Gundy, in comments to the Florida Times-Union, said he “was compelled to take this measure filing a lawsuit due to the severity of the acts against [his] constitutional rights.”

He will be represented by Neil Henrichsen, according to the T-U. Henrichsen is a former chairman of the Duval County Democratic Party, and he also ran for state House downstate in 2018.

Jacksonville has often seen conflation of church and state, including during the just completed primary season.

In response to a spike in the murder rate (and perhaps, perhaps an impending election as well), incumbent Democrat called for a day of healing in the Council chambers.

Said “day of healing” looked more like a revival meeting.

The hour-long event was full of prayers and hymns, with roughly 150 in the crowd singing, praying, and raising their hands rapturously as appropriate.

Councilman Reggie Gaffney, the Democrat who convened the event, was not worried about the potential conflation of church and state.

A document produced as the so-called “city prayer,” read in unison, posited that Jacksonville is “gripped by sin,” with “lives polluted by sexual sin.”

A speaker noted that the event was targeting “every sinner and backslider in the city,” adding that “Jacksonville is on the rise in Jesus’ name.”

Jacksonville on the Rise is the name of Mayor Lenny Curry‘s political committee.

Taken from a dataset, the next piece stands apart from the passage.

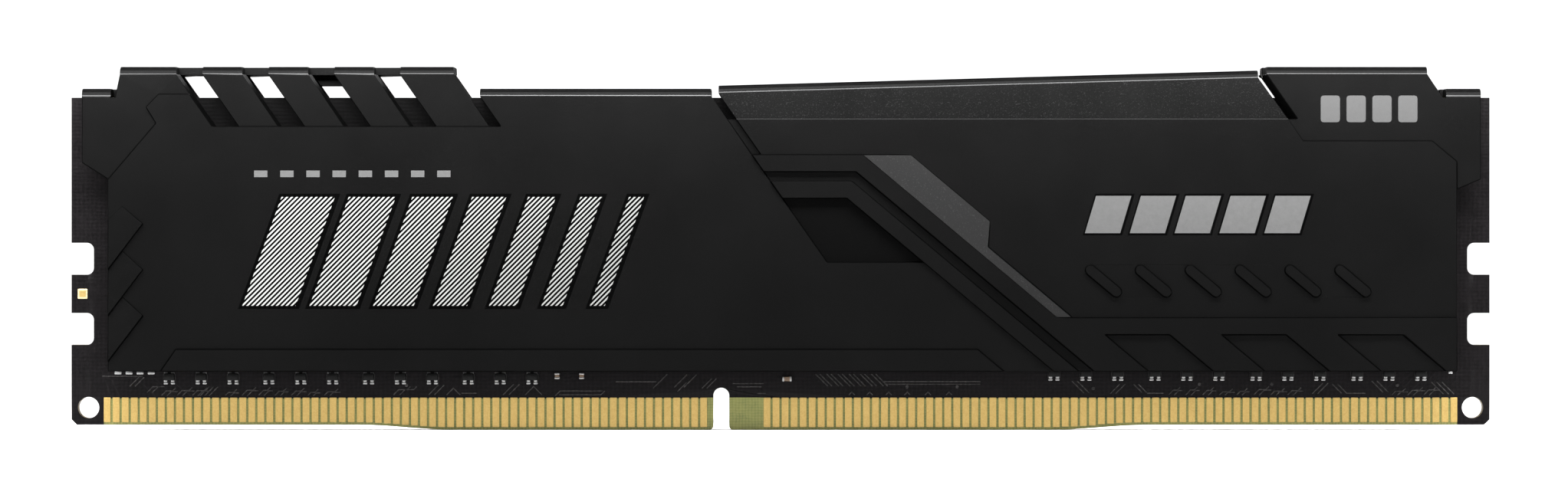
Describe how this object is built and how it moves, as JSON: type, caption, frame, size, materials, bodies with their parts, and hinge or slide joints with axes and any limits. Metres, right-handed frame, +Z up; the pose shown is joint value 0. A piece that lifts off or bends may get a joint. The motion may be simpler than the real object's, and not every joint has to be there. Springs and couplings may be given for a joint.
{
  "type": "ram module",
  "caption": "Desktop memory module: notched circuit board with a gold contact edge, held between two black sheet-metal heat spreaders with slots, stripes and bent lips.",
  "frame": {"origin": "middle of the lowest contact edge, in the middle plane of the circuit board", "axes": "+X along the board towards the end with the solid upper corner, +Z up from the contact edge to the lips, -Y out of the front spreader with the pills"},
  "size_m": [0.1334, 0.0072, 0.0341],
  "materials": {
    "solder_mask": "semi-gloss black solder mask over laminate",
    "gold": "satin gold plating",
    "chip_resin": "matte moulded resin",
    "pad_silicone": "soft matte silicone",
    "resistor_body": "matte ceramic with glass coat",
    "capacitor_body": "matte ceramic",
    "black_aluminium": "fine matte black coat",
    "label_film": "satin film"
  },
  "bodies": {
    "root": {"circuit_board": "solder_mask", "contacts_front_left": "gold", "contacts_front_right": "gold", "contacts_rear_left": "gold", "contacts_rear_right": "gold", "memory_chip_front_1": "chip_resin", "memory_chip_front_2": "chip_resin", "memory_chip_front_3": "chip_resin", "memory_chip_front_4": "chip_resin", "memory_chip_front_5": "chip_resin", "memory_chip_front_6": "chip_resin", "memory_chip_front_7": "chip_resin", "memory_chip_front_8": "chip_resin", "memory_chip_rear_1": "chip_resin", "memory_chip_rear_2": "chip_resin", "memory_chip_rear_3": "chip_resin", "memory_chip_rear_4": "chip_resin", "memory_chip_rear_5": "chip_resin", "memory_chip_rear_6": "chip_resin", "memory_chip_rear_7": "chip_resin", "memory_chip_rear_8": "chip_resin", "thermal_pad_front_left": "pad_silicone", "thermal_pad_front_right": "pad_silicone", "thermal_pad_rear_left": "pad_silicone", "thermal_pad_rear_right": "pad_silicone", "resistor_pack_01": "resistor_body", "resistor_pack_02": "resistor_body", "resistor_pack_03": "resistor_body", "resistor_pack_04": "resistor_body", "resistor_pack_05": "resistor_body", "resistor_pack_06": "resistor_body", "resistor_pack_07": "resistor_body", "resistor_pack_08": "resistor_body", "resistor_pack_09": "resistor_body", "resistor_pack_10": "resistor_body", "resistor_pack_11": "resistor_body", "resistor_pack_12": "resistor_body", "resistor_pack_13": "resistor_body", "resistor_pack_14": "resistor_body", "resistor_pack_15": "resistor_body", "resistor_pack_16": "resistor_body", "resistor_pack_17": "resistor_body", "resistor_pack_18": "resistor_body", "resistor_pack_19": "resistor_body", "resistor_pack_20": "resistor_body", "resistor_pack_21": "resistor_body", "resistor_pack_22": "resistor_body", "resistor_pack_23": "resistor_body", "resistor_pack_24": "resistor_body", "capacitor_left": "capacitor_body", "capacitor_middle": "capacitor_body", "capacitor_right": "capacitor_body", "settings_eeprom": "chip_resin", "gold_test_pad": "gold", "heat_spreader_front": "black_aluminium", "heat_spreader_rear": "black_aluminium", "rear_label": "label_film"}
  },
  "joints": []
}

Curry and Gaffney generally align on issues; the Councilman’s brother works in the Mayor’s Office and was at the event.

Gaffney won his March election going away.

Did this event help? Did Gaffney benefit from using city resources for a religious event timed to boost his re-election chances?

Gundy’s position is that preachers prior to and after him have had license to say whatever they have wanted under the banner of prayer.

The federal courthouse, just footsteps from City Hall, will ultimately decide if he – or the city of Jacksonville and Councilman Bowman – are correct.

A.G. Gancarski

A.G. Gancarski has been a correspondent for since 2014. In 2018, he was a finalist for an Association of Alternative Newsweeklies "best political column." He can be reached at [email protected]


  • Seber Newsome III

    July 8, 2019 at 8:40 am

    I dont think you should mix politics and religion when speaking in front of the city council during prayer. It is obvious the pastor was using his time trying to influence how people were going to vote. He should have spoken during public comments if he wanted to speak about politics in my opinion. And I think the courts will feel the same.

  • Frankie M.

    July 8, 2019 at 1:02 pm

    Jax mixes church & state more than any other city in the country. It’s what we do. Just look at FBC & their standing ovation for council members who voted against the HRO. Don Redmon wanted to vet a Muslim prayer in advance. I guess he thought the speaker was going to invoke jihad against the infidels in the name of Allah.

    Just another day in Jax. It’s too bad Bowman couldn’t jump in his time machine to make his legislation retroactive. Just because it’s unconstitutional doesn’t mean it won’t pass. After all this is the same city that can’t even figure out what the word ‘shall’ means.

    Bowman would have been better served biting his tongue before infringing upon someone’s right to free speech. He’s a loyal puppet to MC Curry but he’s not in the navy anymore where he can do whatever he wants. You can take the guy out of the military but you can’t take the military out of the guy.

  • susan

    July 8, 2019 at 3:00 pm

    Interesting that you tied these two events together.
    Excerpt from article:
    Did Gaffney benefit from using city resources for a religious event timed to boost his re-election chances?

    Gundy’s position is that preachers prior to and after him have had license to say whatever they have wanted under the banner of prayer.

  • Susan

    July 8, 2019 at 3:11 pm

    I think Bowman thought he had the right to turn off anyone’s mic that he wants. I’ve seen him refuse to give the floor to city council members who want to ask questions of people speaking during the comment period.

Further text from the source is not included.